Petitioner also alleged counsel was ineffective by failing to challenge the drug quantity attributable to Petitioner. Petitioner, however, has not provided any basis for a viable claim regarding drug quantity. Counsel is not ineffective for failing to raise a meritless argument.

D. Certificate of Appealability

The Court must assess whether a certificate of appealability should issue. A litigant may not appeal from a final order in a proceeding under 28 U.S.C. § 2255 without a certificate of appealability. 28 U.S.C. § 2253(c)(1)(B). A certificate of appealability shall not issue unless there is a "substantial showing of the denial of a constitutional right." 28 U.S.C. § 2253(c)(2). "Where a district court has rejected the constitutional claims on the merits, the showing requiring to satisfy § 2253(c) is straightforward: The petitioner must demonstrate that reasonable jurists would find the district court's assessment of the constitutional claims debatable or wrong." Slack v. McDaniel, 529 U.S. 473, 484 (2000)).

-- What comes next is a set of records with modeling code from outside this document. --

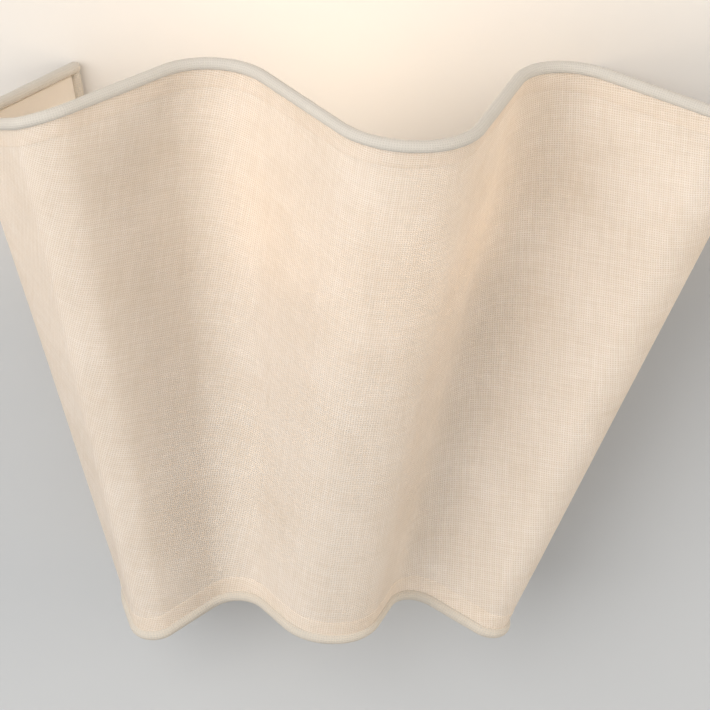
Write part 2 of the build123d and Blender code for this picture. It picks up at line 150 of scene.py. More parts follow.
class StudioSizes(bpy.types.PropertyGroup):
    """Wall, floor, lamps and camera."""

    wall_paint: colour("Wall", "Colour of the painted wall", "#C0C1C1")
    # the paler colour above the lamp is painted light: it stands in for the lamp's glow on the
    # wall
    wall_painted_lamplight: colour("Wall above", "Colour of the wall above the lamp", "#E3DED7")
    wall_width: length("Wall width", "Width of the wall behind the lamp", 4.0)
    opening_radius: length("Wall opening", "Round opening behind the back plate", 0.046)
    floor_depth: length("Floor drop", "From the lamp's middle down to the floor", 0.9)
    key_power: FloatProperty(
        name="Key power", description="Power of the large soft lamp", default=104.0, unit="POWER"
    )
    key_place: length("Key place", "Where the large soft lamp stands", (-2.1, -2.45, 1.2))
    key_size: length("Key size", "Width of the large soft lamp", 2.6)
    fill_power: FloatProperty(
        name="Fill power", description="Power of the small warm lamp at the right", default=23.0,
        unit="POWER",
    )
    fill_place: length("Fill place", "Where the small warm lamp stands", (2.2, -1.0, 0.55))
    fill_size: length("Fill size", "Width of the small warm lamp", 0.9)
    sky: colour("Ambient", "Colour of the light from all round", "#F4F6FA")
    sky_strength: FloatProperty(
        name="Ambient strength", description="Brightness of the light from all round",
        default=0.52, min=0.0,
    )
    camera_place: length("Camera place", "Where the camera stands", (-0.4401, -2.2374, 0.9337))
    camera_aim: length("Camera aim", "The point that the camera looks at", (0.0153, 0.0, -0.0204))
    camera_roll: FloatProperty(
        name="Camera roll", description="Turn about the line of sight", default=0.0801,
        subtype="ANGLE",
    )
    lens: FloatProperty(
        name="Lens", description="Focal length in millimetres", default=336.3, min=1.0
    )


# ---- fixed details, in metres where they are lengths ---------------------------------------
BACK_OFFSET = 0.00003  # from a sheet's inner face to what it lies on
HEM_GAP = 0.00002  # between the cover and a hem
HEM_PROFILE = ((0, 1), (0.4, 1), (0.8, 1), (0.93, 0.9), (0.985, 0.55), (1, 0.15))  # way, thickness
ROLL_SIDES = 24  # faces around a roll
ROLL_WANDER = 0.00006  # how far a roll is out of round
ROLL_CAP = ((0.55, 0.82), (0.85, 0.5), (0.98, 0.12))  # a roll's rounded end: way out, size
RIM_ROLL_END = 0.4  # how far a rim roll passes the upright, in roll radii
EDGE_ROLL_INSET = 1.2  # how far an edge roll stops short of the rims, in roll radii
RIM_ARC_STEPS = 24
EDGE_STEPS = 60
RIM_SEAM_TURN = 2.4  # where the free edge of the rolled cloth lies, in radians
EDGE_SEAM_TURN = 1.2
SMOOTH_BELOW = 50  # degrees between faces that are shaded as one surface
GLOBE_FOOT, GLOBE_SIDE, FOOT_SHARE = 0.052, 0.084, 0.25  # heights and share of the lit globe
# heights over which the wall is painted paler: painted light for the lamp's glow
PAINTED_LIGHT_FROM, PAINTED_LIGHT_TO = -0.02, 0.14  # heights between which the wall turns paler
CAP_SIDES, RIDGE_STEPS = 64, 8
WALL_BEHIND = 0.0006  # from the part's back to the studio's wall
OPENING_SIDES = 96
KEY_TINT, FILL_TINT = (1.0, 0.99, 0.98), (1.0, 0.91, 0.8)
SURROUNDINGS = "#E6E6E6"


# ---- outline of the shade ------------------------------------------------------------------
def rim_corners(level, lobes, wall_end):
    """Corners of a rim's centre line, from the left upright to the right one."""
    half = [Vector((side, -reach, level + height)) for side, reach, height, _ in lobes]
    half.append(Vector((wall_end[0], -wall_end[1], level + wall_end[2])))
    mirrored = [Vector((-corner.x, corner.y, corner.z)) for corner in reversed(half)]
    return mirrored + half


def shade_rims(sizes):
    """Corners and arc radii of the top rim and of the bottom rim."""
    rims = []
    for name in ("top", "bottom"):
        parts = ("front_lobe", "valley", "side_lobe", "side_return")
        lobes = [getattr(sizes, f"{name}_{part}") for part in parts]
        level = getattr(sizes, f"{name}_level")
        half = [lobe[3] for lobe in lobes]
        corners = rim_corners(level, lobes, getattr(sizes, f"{name}_wall_end"))
        rims.append((corners, half[::-1] + half))
    return rims


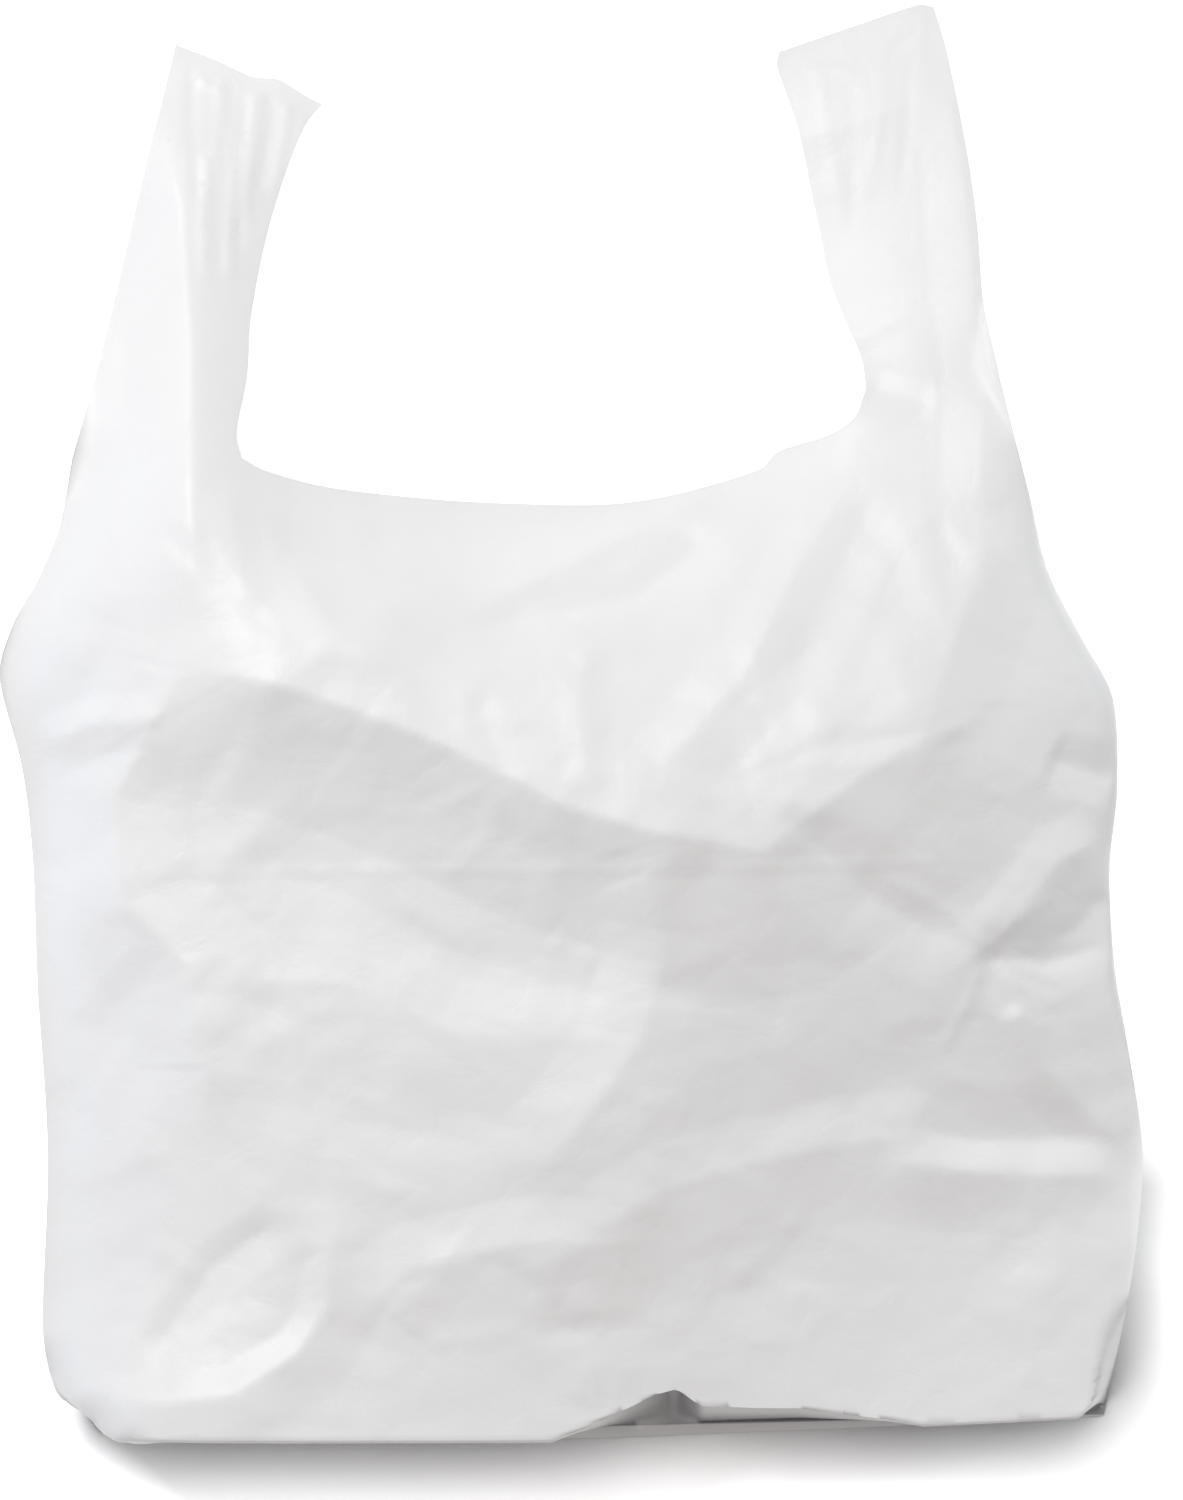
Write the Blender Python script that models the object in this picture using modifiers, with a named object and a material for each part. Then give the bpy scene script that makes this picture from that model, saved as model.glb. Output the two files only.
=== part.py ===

Based on the discussion above, reasonable jurists would not find it debatable that defense counsel provided ineffective assistance of counsel that prejudiced the defense.

IV. CONCLUSION

For the foregoing reasons, the motion to vacate, set aside, or correct the sentence (ECF No. 1) is DENIED, and the Court SHALL NOT ISSUE a certificate of appealability. An appropriate Order shall follow.